I inherited a last year class that was supposed to know C from their previous years. Anyway they struggled in manually tracing the execution of the code they see, being it mine or theirs. After some work I could test and evaluate them again and it now seems to me that they are actually quite good at reasoning about a sort of "abstract idea" of what they want their algorithms to do: they can use our natural language to say things like scan this, sum that, stop here or there, and they are pretty much correct. What they seem to have big difficulties in is saying the same thing using a formal language.

They moreover have this (to me, crazy) habit of writing huge blocks in main() without splitting anything, and even worse the only way they think about of producing output is writing to the world: they don't contemplate returning from a function. One (brilliant!) boy once asked me with big amazement after my seemingly strong assertion: "oh, so you mean that strlen() is a function?". Of course I may understand where this comes from, but I suspect it's not healthy for their learning.
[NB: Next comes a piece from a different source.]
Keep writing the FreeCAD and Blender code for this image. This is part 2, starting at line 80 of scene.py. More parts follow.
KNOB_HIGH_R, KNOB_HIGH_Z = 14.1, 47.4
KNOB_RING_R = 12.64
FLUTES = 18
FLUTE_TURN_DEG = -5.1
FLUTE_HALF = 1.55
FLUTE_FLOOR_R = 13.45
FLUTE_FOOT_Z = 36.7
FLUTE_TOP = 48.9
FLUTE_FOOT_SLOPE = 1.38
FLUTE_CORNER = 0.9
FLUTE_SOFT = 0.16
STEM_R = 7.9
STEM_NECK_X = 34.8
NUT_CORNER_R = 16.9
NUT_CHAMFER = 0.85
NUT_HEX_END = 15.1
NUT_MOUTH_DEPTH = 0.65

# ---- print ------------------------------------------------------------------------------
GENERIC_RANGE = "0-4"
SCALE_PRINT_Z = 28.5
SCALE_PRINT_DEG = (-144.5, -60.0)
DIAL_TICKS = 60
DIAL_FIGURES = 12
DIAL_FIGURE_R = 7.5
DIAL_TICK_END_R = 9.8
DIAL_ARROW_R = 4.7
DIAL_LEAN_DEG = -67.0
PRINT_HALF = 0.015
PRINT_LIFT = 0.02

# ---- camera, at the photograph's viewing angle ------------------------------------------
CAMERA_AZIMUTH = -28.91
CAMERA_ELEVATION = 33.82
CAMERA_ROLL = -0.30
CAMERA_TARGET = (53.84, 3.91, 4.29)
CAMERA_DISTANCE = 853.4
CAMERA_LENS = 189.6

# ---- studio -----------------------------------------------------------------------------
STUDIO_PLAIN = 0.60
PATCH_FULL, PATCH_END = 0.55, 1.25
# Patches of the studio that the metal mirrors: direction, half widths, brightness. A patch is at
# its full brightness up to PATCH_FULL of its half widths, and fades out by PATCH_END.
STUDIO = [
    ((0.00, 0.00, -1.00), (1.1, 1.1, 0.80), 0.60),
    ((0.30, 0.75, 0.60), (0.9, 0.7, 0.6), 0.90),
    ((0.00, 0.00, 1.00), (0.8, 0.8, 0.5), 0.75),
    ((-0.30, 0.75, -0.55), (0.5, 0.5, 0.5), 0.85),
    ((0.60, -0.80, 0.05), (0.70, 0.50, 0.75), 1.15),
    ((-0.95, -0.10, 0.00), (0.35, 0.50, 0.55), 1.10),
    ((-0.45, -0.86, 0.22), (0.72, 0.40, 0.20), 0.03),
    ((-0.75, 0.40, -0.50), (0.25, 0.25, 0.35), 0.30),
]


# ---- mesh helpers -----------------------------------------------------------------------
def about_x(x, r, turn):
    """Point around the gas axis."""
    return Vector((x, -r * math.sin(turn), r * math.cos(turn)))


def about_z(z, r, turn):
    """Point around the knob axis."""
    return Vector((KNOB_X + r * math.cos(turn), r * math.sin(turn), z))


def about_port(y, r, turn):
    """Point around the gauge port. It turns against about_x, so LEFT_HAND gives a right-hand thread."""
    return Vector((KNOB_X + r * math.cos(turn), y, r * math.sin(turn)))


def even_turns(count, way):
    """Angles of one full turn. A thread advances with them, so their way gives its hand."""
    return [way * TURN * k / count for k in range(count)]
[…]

It seems to me that a possible reason of this observed behaviour might lie in having taught them to build huge state machines without making them have a clue that they are building huge state machines: they can reproduce some they have already seen but are really lost when needing to make a new one. Even having them apply small modifications seems to me more like a blind trial from their part than some reasoning about the meanings. The building blocks of the language do not play well together in their minds or they are just unable to think about the state transitions in the code.

If I have to push myself a bit more I can say that I suspect all this is a reflection of the non composability of state machines, making their use in teaching to absolute novices not effective, whereas functions are known to be composable and would presumably lead to better results, in terms of being a means for mapping an individual's thoughts to formal language.

Is my analysis plausible? Have you experienced anything similar? Is there any available scientific literature on these phenomena? How would you test them to investigate deeper their difficulties and how would you try to show them a more effective route? Is there anything you would do to improve the methodology for next classes?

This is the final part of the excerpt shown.